### Instructions for the task
Provide the data again in its entirety, exactly as given.

- - -

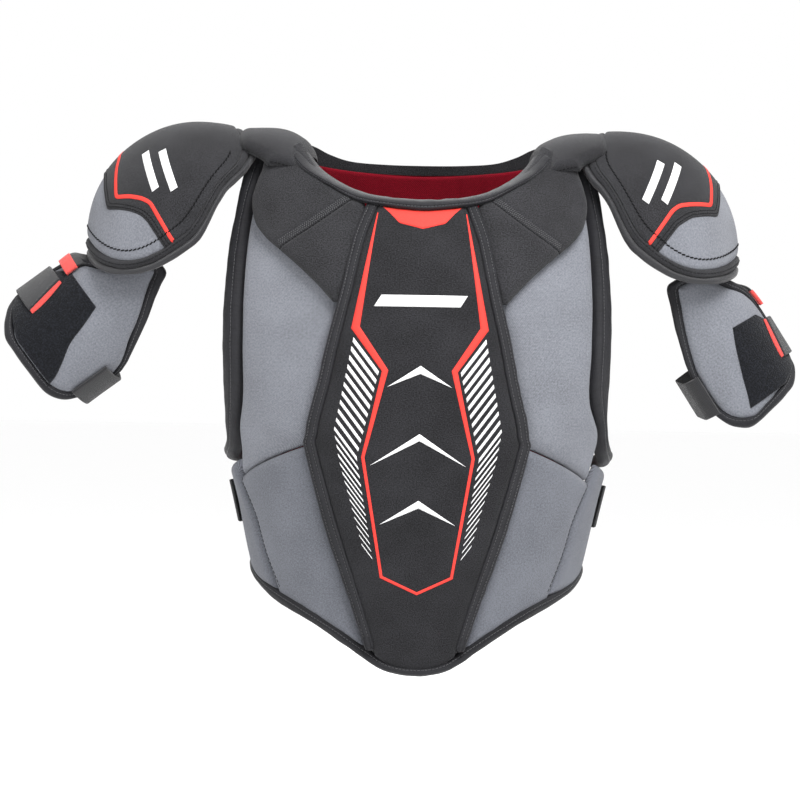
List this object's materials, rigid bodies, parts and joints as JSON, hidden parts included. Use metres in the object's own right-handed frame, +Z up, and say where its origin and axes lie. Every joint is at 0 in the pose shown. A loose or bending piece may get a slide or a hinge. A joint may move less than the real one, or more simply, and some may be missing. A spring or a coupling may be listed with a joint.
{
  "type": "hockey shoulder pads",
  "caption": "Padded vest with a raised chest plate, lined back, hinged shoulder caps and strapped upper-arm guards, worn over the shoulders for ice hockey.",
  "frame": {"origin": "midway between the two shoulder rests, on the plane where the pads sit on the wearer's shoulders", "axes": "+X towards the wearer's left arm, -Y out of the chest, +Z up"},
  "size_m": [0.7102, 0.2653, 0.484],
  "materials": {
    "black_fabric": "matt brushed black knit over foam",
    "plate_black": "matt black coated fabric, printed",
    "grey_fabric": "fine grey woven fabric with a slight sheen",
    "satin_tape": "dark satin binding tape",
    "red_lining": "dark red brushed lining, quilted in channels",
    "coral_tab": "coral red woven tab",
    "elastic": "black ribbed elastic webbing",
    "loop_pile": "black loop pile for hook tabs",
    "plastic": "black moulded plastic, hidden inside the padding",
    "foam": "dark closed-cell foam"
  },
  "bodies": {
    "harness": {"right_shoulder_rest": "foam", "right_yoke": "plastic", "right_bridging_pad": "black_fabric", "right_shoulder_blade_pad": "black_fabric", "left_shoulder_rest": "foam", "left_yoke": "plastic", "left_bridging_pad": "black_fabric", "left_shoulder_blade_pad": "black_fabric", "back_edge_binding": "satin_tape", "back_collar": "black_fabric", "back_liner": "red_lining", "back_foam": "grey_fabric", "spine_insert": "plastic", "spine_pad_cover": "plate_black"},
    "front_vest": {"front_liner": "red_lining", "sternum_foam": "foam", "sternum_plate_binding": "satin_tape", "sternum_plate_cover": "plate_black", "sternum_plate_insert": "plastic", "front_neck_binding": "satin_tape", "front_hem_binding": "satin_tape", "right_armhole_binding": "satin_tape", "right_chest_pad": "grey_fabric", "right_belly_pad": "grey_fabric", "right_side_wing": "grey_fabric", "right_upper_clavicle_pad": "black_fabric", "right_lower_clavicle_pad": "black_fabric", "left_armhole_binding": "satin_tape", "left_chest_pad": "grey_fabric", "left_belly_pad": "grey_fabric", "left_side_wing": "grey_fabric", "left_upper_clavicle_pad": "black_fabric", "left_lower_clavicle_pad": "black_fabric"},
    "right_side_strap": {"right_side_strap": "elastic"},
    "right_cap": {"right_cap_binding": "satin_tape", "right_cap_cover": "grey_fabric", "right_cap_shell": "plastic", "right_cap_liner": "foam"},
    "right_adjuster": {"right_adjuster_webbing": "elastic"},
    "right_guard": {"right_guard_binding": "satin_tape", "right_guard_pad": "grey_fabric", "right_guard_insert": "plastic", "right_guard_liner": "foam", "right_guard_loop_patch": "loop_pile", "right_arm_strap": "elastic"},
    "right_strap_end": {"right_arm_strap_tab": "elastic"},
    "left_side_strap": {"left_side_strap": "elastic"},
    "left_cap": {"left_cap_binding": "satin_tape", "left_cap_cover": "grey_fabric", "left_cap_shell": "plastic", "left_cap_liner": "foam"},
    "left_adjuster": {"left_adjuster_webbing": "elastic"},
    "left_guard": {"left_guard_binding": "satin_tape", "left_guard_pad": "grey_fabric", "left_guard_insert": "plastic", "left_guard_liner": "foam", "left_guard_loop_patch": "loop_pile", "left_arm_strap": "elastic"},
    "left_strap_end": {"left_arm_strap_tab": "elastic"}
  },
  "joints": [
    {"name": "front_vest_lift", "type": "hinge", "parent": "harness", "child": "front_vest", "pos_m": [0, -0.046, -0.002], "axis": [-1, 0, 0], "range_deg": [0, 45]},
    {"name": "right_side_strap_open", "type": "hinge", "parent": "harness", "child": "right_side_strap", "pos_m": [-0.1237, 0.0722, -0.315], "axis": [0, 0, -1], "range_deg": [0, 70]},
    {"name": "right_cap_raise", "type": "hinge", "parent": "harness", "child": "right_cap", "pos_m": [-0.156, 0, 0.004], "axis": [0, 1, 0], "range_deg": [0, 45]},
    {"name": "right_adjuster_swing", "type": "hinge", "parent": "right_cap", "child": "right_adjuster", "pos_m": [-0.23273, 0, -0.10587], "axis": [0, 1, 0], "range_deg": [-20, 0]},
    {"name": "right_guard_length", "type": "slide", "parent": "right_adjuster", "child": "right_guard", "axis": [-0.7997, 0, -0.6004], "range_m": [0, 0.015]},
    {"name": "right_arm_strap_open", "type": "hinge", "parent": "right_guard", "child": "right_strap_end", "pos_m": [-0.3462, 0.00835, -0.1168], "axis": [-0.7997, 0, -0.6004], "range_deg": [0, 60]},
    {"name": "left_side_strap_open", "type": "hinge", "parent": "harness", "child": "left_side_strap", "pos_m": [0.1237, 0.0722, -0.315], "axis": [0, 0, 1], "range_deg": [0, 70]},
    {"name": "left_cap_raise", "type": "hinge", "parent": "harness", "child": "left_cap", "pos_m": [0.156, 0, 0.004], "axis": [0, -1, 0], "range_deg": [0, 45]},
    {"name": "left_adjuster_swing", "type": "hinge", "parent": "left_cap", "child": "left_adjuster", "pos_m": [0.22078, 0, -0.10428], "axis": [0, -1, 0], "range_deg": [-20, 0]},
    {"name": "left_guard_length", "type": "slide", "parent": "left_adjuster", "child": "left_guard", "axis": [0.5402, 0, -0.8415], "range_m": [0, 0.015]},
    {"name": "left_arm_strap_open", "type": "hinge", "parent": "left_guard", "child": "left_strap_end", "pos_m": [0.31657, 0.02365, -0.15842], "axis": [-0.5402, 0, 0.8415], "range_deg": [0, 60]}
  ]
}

- - -

### Response to the exercise
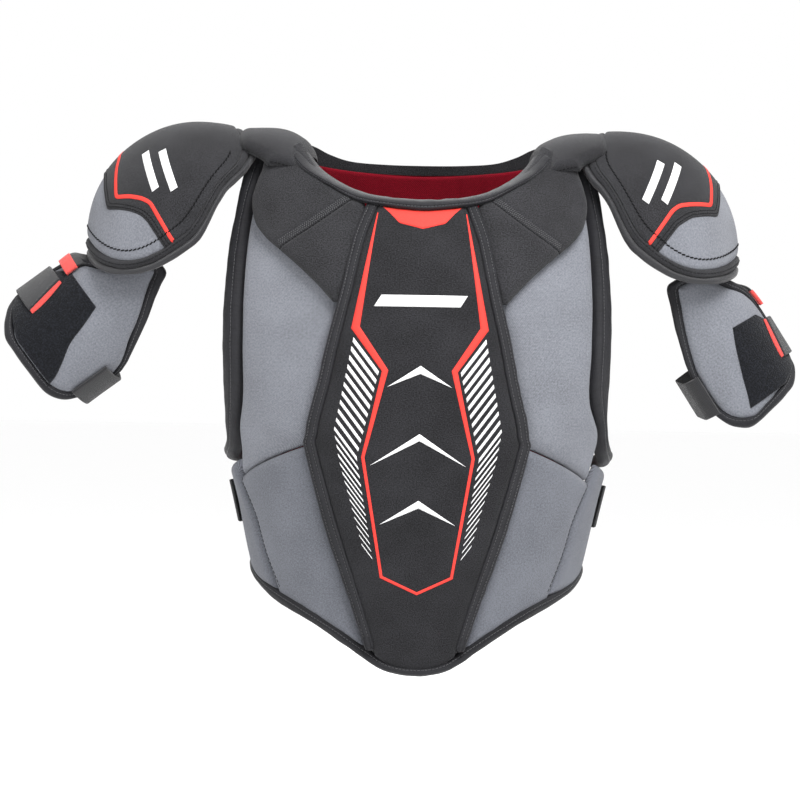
List this object's materials, rigid bodies, parts and joints as JSON, hidden parts included. Use metres in the object's own right-handed frame, +Z up, and say where its origin and axes lie. Every joint is at 0 in the pose shown. A loose or bending piece may get a slide or a hinge. A joint may move less than the real one, or more simply, and some may be missing. A spring or a coupling may be listed with a joint.
{
  "type": "hockey shoulder pads",
  "caption": "Padded vest with a raised chest plate, lined back, hinged shoulder caps and strapped upper-arm guards, worn over the shoulders for ice hockey.",
  "frame": {"origin": "midway between the two shoulder rests, on the plane where the pads sit on the wearer's shoulders", "axes": "+X towards the wearer's left arm, -Y out of the chest, +Z up"},
  "size_m": [0.7102, 0.2653, 0.484],
  "materials": {
    "black_fabric": "matt brushed black knit over foam",
    "plate_black": "matt black coated fabric, printed",
    "grey_fabric": "fine grey woven fabric with a slight sheen",
    "satin_tape": "dark satin binding tape",
    "red_lining": "dark red brushed lining, quilted in channels",
    "coral_tab": "coral red woven tab",
    "elastic": "black ribbed elastic webbing",
    "loop_pile": "black loop pile for hook tabs",
    "plastic": "black moulded plastic, hidden inside the padding",
    "foam": "dark closed-cell foam"
  },
  "bodies": {
    "harness": {"right_shoulder_rest": "foam", "right_yoke": "plastic", "right_bridging_pad": "black_fabric", "right_shoulder_blade_pad": "black_fabric", "left_shoulder_rest": "foam", "left_yoke": "plastic", "left_bridging_pad": "black_fabric", "left_shoulder_blade_pad": "black_fabric", "back_edge_binding": "satin_tape", "back_collar": "black_fabric", "back_liner": "red_lining", "back_foam": "grey_fabric", "spine_insert": "plastic", "spine_pad_cover": "plate_black"},
    "front_vest": {"front_liner": "red_lining", "sternum_foam": "foam", "sternum_plate_binding": "satin_tape", "sternum_plate_cover": "plate_black", "sternum_plate_insert": "plastic", "front_neck_binding": "satin_tape", "front_hem_binding": "satin_tape", "right_armhole_binding": "satin_tape", "right_chest_pad": "grey_fabric", "right_belly_pad": "grey_fabric", "right_side_wing": "grey_fabric", "right_upper_clavicle_pad": "black_fabric", "right_lower_clavicle_pad": "black_fabric", "left_armhole_binding": "satin_tape", "left_chest_pad": "grey_fabric", "left_belly_pad": "grey_fabric", "left_side_wing": "grey_fabric", "left_upper_clavicle_pad": "black_fabric", "left_lower_clavicle_pad": "black_fabric"},
    "right_side_strap": {"right_side_strap": "elastic"},
    "right_cap": {"right_cap_binding": "satin_tape", "right_cap_cover": "grey_fabric", "right_cap_shell": "plastic", "right_cap_liner": "foam"},
    "right_adjuster": {"right_adjuster_webbing": "elastic"},
    "right_guard": {"right_guard_binding": "satin_tape", "right_guard_pad": "grey_fabric", "right_guard_insert": "plastic", "right_guard_liner": "foam", "right_guard_loop_patch": "loop_pile", "right_arm_strap": "elastic"},
    "right_strap_end": {"right_arm_strap_tab": "elastic"},
    "left_side_strap": {"left_side_strap": "elastic"},
    "left_cap": {"left_cap_binding": "satin_tape", "left_cap_cover": "grey_fabric", "left_cap_shell": "plastic", "left_cap_liner": "foam"},
    "left_adjuster": {"left_adjuster_webbing": "elastic"},
    "left_guard": {"left_guard_binding": "satin_tape", "left_guard_pad": "grey_fabric", "left_guard_insert": "plastic", "left_guard_liner": "foam", "left_guard_loop_patch": "loop_pile", "left_arm_strap": "elastic"},
    "left_strap_end": {"left_arm_strap_tab": "elastic"}
  },
  "joints": [
    {"name": "front_vest_lift", "type": "hinge", "parent": "harness", "child": "front_vest", "pos_m": [0, -0.046, -0.002], "axis": [-1, 0, 0], "range_deg": [0, 45]},
    {"name": "right_side_strap_open", "type": "hinge", "parent": "harness", "child": "right_side_strap", "pos_m": [-0.1237, 0.0722, -0.315], "axis": [0, 0, -1], "range_deg": [0, 70]},
    {"name": "right_cap_raise", "type": "hinge", "parent": "harness", "child": "right_cap", "pos_m": [-0.156, 0, 0.004], "axis": [0, 1, 0], "range_deg": [0, 45]},
    {"name": "right_adjuster_swing", "type": "hinge", "parent": "right_cap", "child": "right_adjuster", "pos_m": [-0.23273, 0, -0.10587], "axis": [0, 1, 0], "range_deg": [-20, 0]},
    {"name": "right_guard_length", "type": "slide", "parent": "right_adjuster", "child": "right_guard", "axis": [-0.7997, 0, -0.6004], "range_m": [0, 0.015]},
    {"name": "right_arm_strap_open", "type": "hinge", "parent": "right_guard", "child": "right_strap_end", "pos_m": [-0.3462, 0.00835, -0.1168], "axis": [-0.7997, 0, -0.6004], "range_deg": [0, 60]},
    {"name": "left_side_strap_open", "type": "hinge", "parent": "harness", "child": "left_side_strap", "pos_m": [0.1237, 0.0722, -0.315], "axis": [0, 0, 1], "range_deg": [0, 70]},
    {"name": "left_cap_raise", "type": "hinge", "parent": "harness", "child": "left_cap", "pos_m": [0.156, 0, 0.004], "axis": [0, -1, 0], "range_deg": [0, 45]},
    {"name": "left_adjuster_swing", "type": "hinge", "parent": "left_cap", "child": "left_adjuster", "pos_m": [0.22078, 0, -0.10428], "axis": [0, -1, 0], "range_deg": [-20, 0]},
    {"name": "left_guard_length", "type": "slide", "parent": "left_adjuster", "child": "left_guard", "axis": [0.5402, 0, -0.8415], "range_m": [0, 0.015]},
    {"name": "left_arm_strap_open", "type": "hinge", "parent": "left_guard", "child": "left_strap_end", "pos_m": [0.31657, 0.02365, -0.15842], "axis": [-0.5402, 0, 0.8415], "range_deg": [0, 60]}
  ]
}